After that, they model capacity. They check if the network can support today’s customers and tomorrow’s growth. They leave spare fibers for future needs.
Finally, they create construction documents. Crews get maps, material lists, and splice sheets. After construction, the team updates the records. Now the town has a documented network that can be operated and expanded.

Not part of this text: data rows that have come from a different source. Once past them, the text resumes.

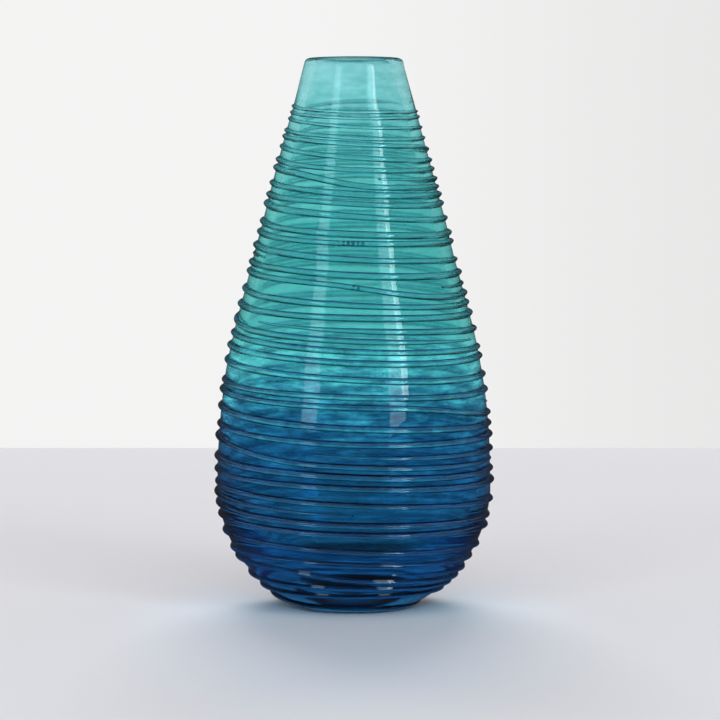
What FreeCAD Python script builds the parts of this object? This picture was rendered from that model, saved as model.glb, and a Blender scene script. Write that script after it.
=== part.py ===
import FreeCAD, Part
import math
import os

import Sketcher

# A free-blown glass bud vase, in millimetres. +Z is up, the origin is the centre of the foot.
# The wall is three gathers of glass, one inside the other: an inner gather that holds the water,
# a thin cup of blue glass round its lower half, and an outer casing. Clear glass trails are
# wound round the casing from the foot to just under the lip, each one a strand of its own.

SIZES = [
    ("vase_height", 200.0),       # foot to the top of the lip
    ("belly_radius", 50.0),       # outside, at the widest level
    ("belly_height", 45.5),       # the widest level
    ("shoulder_radius", 245.0),   # arc that carries the belly up into the neck
    ("neck_angle", 14.8),         # degrees, lean of the straight neck from vertical
    ("casing_depth", 1.4),        # outside to the blue cup, at the belly
    ("gather_depth", 2.0),        # outside to the inner gather
    ("wall", 4.0),                # outside to the hollow
    ("casing_floor", 3.6),        # height of the casing's floor, which the blue cup lies on
    ("cup_floor", 5.4),           # height of the blue cup's floor
    ("hollow_floor", 11.0),       # height of the floor that the stems stand on
    ("casing_turn", 38.0),        # radius where the casing's inside turns up from its floor
    ("cup_turn", 36.0),           # the same on the blue cup's inside
    ("hollow_turn", 30.0),        # the same in the hollow
    ("cup_top", 98.0),            # the blue cup thins out to nothing at this height
    ("dimple_radius", 11.0),      # ground pontil dimple under the foot
    ("dimple_depth", 0.9),
    ("bead_width", 2.9),          # a trail, across its melted-in foot
    ("bead_rise", 1.5),           # a trail, proud of the casing
    ("trail_first", 7.0),         # the lowest trail's start, measured up the wall from the foot
    ("trail_last", 199.0),        # the top trail's end, measured the same way
    ("trail_turns", 38.0),        # turns of the whole winding
    ("top_closing", 0.13),        # how much closer together the turns lie towards the top
    ("top_thinning", 0.5),        # how much thinner the strand is drawn by the time it ends
    ("bunch_turns", 2.7),         # turns from one bunch of strands to the next
    ("bunch_shift", 0.95),        # how far the bunching moves a strand from even spacing
    ("waver", 0.2),               # how far a strand wavers on its way round
    ("tilt", 1.0),                # half the height that a turn rises on one side of the vase
]

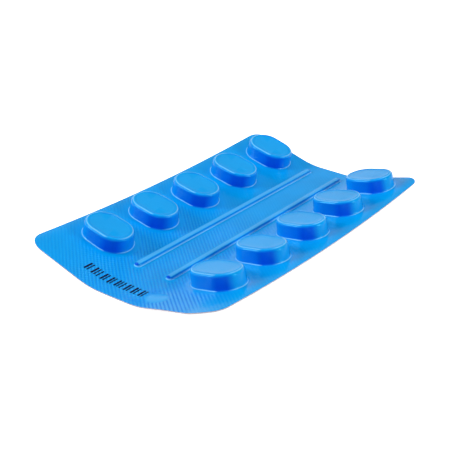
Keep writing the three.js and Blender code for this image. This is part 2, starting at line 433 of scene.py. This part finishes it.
def knurl_share(point, layout):
    """1 where the web is fully knurled, 0 beside pockets and ribs and on the pressed spot."""
    by_pockets = eased(from_pockets(point, layout), *BY_POCKET_RANGE)
    by_ribs = eased(from_ribs(point, layout), *BY_RIB_RANGE)
    by_spot = eased(from_spot(point, PRESSED_SPOT), *BY_SPOT_RANGE)
    left = LEFT_KNURL + (1 - LEFT_KNURL) * eased(point.x, *LEFT_RANGE)
    far = 1 - (1 - FAR_KNURL) * eased(point.y, *FAR_RANGE)
    over_row = eased(point.x, *ROW_RANGE) * past_bare_end(point)
    right = 1 - (1 - RIGHT_KNURL) * max(over_row, eased(point.x, *EDGE_RANGE))
    return left * far * right * min(by_pockets, by_ribs, by_spot)


def knurl_waves(point, sizes):
    """The leading and the other ridge of the crossed knurl here, each from -1 to 1."""
    along_x = point.x * cos(sizes.knurl_lean) / sizes.knurl_pitch
    along_y = point.y * sin(sizes.knurl_lean) / sizes.knurl_pitch
    return ridges(along_x + along_y), ridges(along_x - along_y)


def knurl_drop(point, sizes, layout):
    """How far the crossed knurl lies under its peaks here."""
    leading, other = knurl_waves(point, sizes)
    crossed = sizes.knurl_lead * leading + (1 - sizes.knurl_lead) * other
    return sizes.knurl_depth * (1 - crossed) / 2 * knurl_share(point, layout)


def outline_sheet(sizes, layout):
    """The strip's flat outline as one face at the floor, its bare end rounder than the other."""
    bm = bmesh.new()
    width, reach = layout.half_width - EDGE_TRIM, layout.half_length - EDGE_TRIM
    places = ((-width, -reach), (width, -reach), (width, reach), (-width, reach))
    corners = [bm.verts.new((x, y, 0)) for x, y in places]
    bm.faces.new(corners)
    radii = (sizes.near_left_corner, sizes.near_right_corner, sizes.far_corner, sizes.far_corner)
    for corner, radius in zip(corners, radii):
        bmesh.ops.bevel(
            bm, geom=[corner], offset=radius, offset_type="OFFSET", segments=CORNER_STEPS,
            profile=0.5, affect="VERTICES", material=-1,
        )
    return bm


def cut_in_bands(bm, normal, spacing):
    """Cuts the mesh with even parallel planes, square to the normal."""
    reach = max(abs(vert.co.dot(normal)) for vert in bm.verts)
    count = int(reach / spacing)
    for index in range(-count, count + 1):
        bmesh.ops.bisect_plane(
            bm, geom=bm.verts[:] + bm.edges[:] + bm.faces[:], dist=MERGE,
            plane_co=normal * (spacing * index), plane_no=normal,
        )


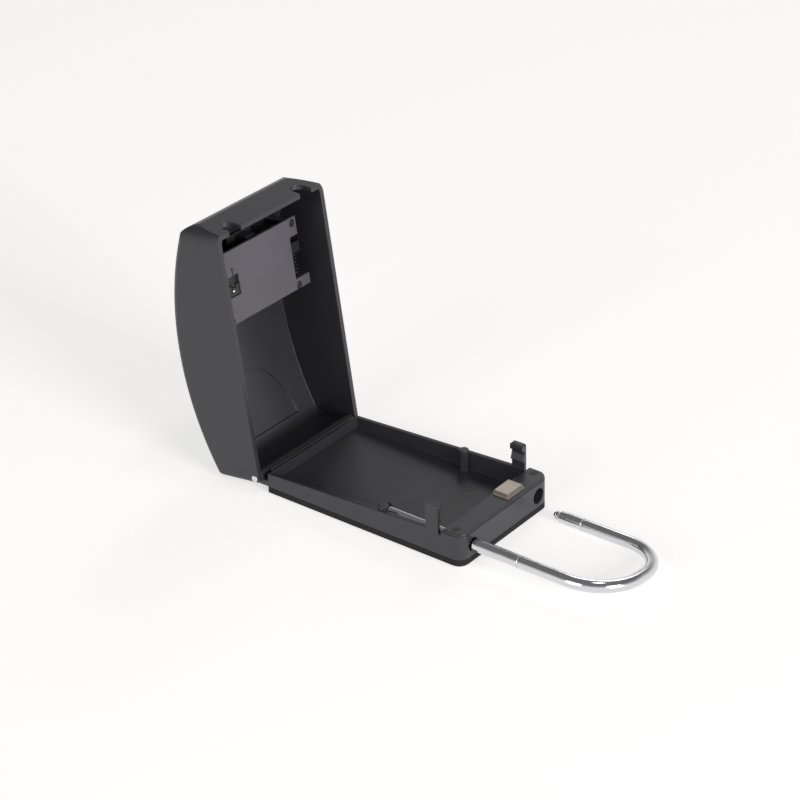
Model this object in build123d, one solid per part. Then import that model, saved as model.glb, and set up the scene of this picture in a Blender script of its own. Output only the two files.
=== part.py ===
from build123d import *
from math import asin, cos, degrees, radians, sin, sqrt
import os

# Padlock key safe, lying open on its back: a tray, a hinged cover that holds the dials, and a shackle.
# Lengths are in millimetres. The working frame has X = 0 at the tray's hinge end, Y = 0 on the middle
# plane and Z = 0 under the rubber pad. The cover is drawn shut and then turned open about its pin.

# Tray
TRAY_LENGTH = 150.5
TRAY_WIDTH = 90.0
TRAY_WALL = 2.6
TRAY_END_WALL = 2.6
TRAY_CORNER_R = 7.0
PAD_THICKNESS = 4.75
FLOOR_THICKNESS = 2.25
WALL_TOP_HINGE = 13.8
WALL_TOP_DECK = 20.7
RUNNING_GAP = 0.3
SEAT_GAP = 0.05

# Hinge
PIN_R = 2.2
PIN_CLEARANCE = 0.06
PIN_PROUD = 0.2
PIN_X = -7.2
PIN_Z = 9.73
BARREL_R = 3.3
BARREL_END_GAP = 0.5
OPEN_ANGLE = 97.8
RAMP_HALF_WIDTH = 38.7
RAMP_TOP = (-2.9, 13.8)
RAMP_FOOT = (1.05, 10.3)
TONGUE_THICKNESS = 3.75

# Deck over the shackle lock
DECK_X = 135.8
DECK_THICKNESS = 1.7
DECK_INSET = 0.3
DECK_BEVEL = 0.5
BULKHEAD_THICKNESS = 1.4
CORNER_BLOCK_Y = 27.0
DECK_SCREW_X = 142.4
DECK_SCREW_Y = 39.9
SCREW_R = 1.3
SCREW_HEAD_R = 2.5
SCREW_HEAD_HEIGHT = 1.0
SCREW_DEPTH_IN_TRAY = 2.6

# Hook posts and ribs of the tray
POST_X = 123.7
POST_LENGTH = 9.4
POST_TOP = 37.5
POST_HEAD_Y = 41.0
POST_WEB_Y = 43.0
NOTCH_BOTTOM = 30.5
NOTCH_TOP = 33.3
SLOPE_BOTTOM = 25.9
SLOPE_FOOT_Y = 41.5
POST_BEVEL = 0.7
WALL_GAP_DEPTH = 2.4
RIB_X = 88.5
RIB_R = 3.2
RIB_INNER_Y = 37.4
RIB_TOP = 21.0

# Cover
COVER_GAP = 1.2
COVER_SIDE_WALL = 3.2
COVER_END_WALL = 3.2
COVER_FRONT_WALL = 4.4
RIM_Z = 6.3
COVER_HINGE_X = -10.8
COVER_FREE_X_RIM = 154.9
COVER_FREE_X_TOP = 157.8
COVER_FREE_TOP_Z = 28.0
FRONT_R = 195.5
FRONT_CENTRE_X = 68.8
COVER_HEIGHT = 58.0
COVER_PROFILE_R = 13.0
COVER_INNER_PROFILE_R = 8.0
COVER_FREE_CORNER_R = 9.5
COVER_HINGE_CORNER_R = 3.0
COVER_FRONT_FILLET = 3.5
END_WALL_CUT_Z = 13.5
LEG_NOTCH_Y = 33.0
LEG_NOTCH_WIDTH = 10.8
ARCH_X = -8.0
ARCH_LENGTH = 47.0
ARCH_HALF_WIDTH = 31.0
ARCH_STEP = 1.2
ARCH_START_X = -3.0
BOSS_R = 2.7
BOSS_BORE_DEPTH = 6.0
BOSS_ROOT = 0.5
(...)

That is the magic. But it is not really magic. It is good software, good data, and good planning.
Features to Look For
Not all tools are the same. A strong telecom design system should be easy to use and powerful enough for real networks.
Useful features include:
- Map based network design
- Strong GIS data support
- Fiber route and splice management
- Capacity and demand modeling
- Automated bill of materials
- Construction drawing tools
- Field data collection support
- As built update workflows
- Reporting dashboards
- Data validation and error checks
- Collaboration features
- Integration with other business systems
The best tool is not always the flashiest one. It is the one that helps teams work clearly. It should reduce clicks. It should reduce rework. It should make complex networks feel manageable.
Final Thoughts
Telecom design software is the quiet hero behind modern connectivity. It helps people plan networks, map assets, design fiber, model capacity, and create solid documentation.
It turns a messy pile of routes, cables, ports, and spreadsheets into a clear digital model. That model helps teams build faster. It helps them spend smarter. It helps them avoid mistakes. It also helps the network grow without turning into a mystery maze.
The next time a video call works perfectly, remember this. Somewhere, someone planned a route. Someone checked a fiber path. Someone modeled capacity. Someone documented the build. And very likely, telecom design software helped make it all happen.
In simple terms: better design tools lead to better networks. Better networks lead to happier users. And happier users can stream, call, game, work, and scroll in peace.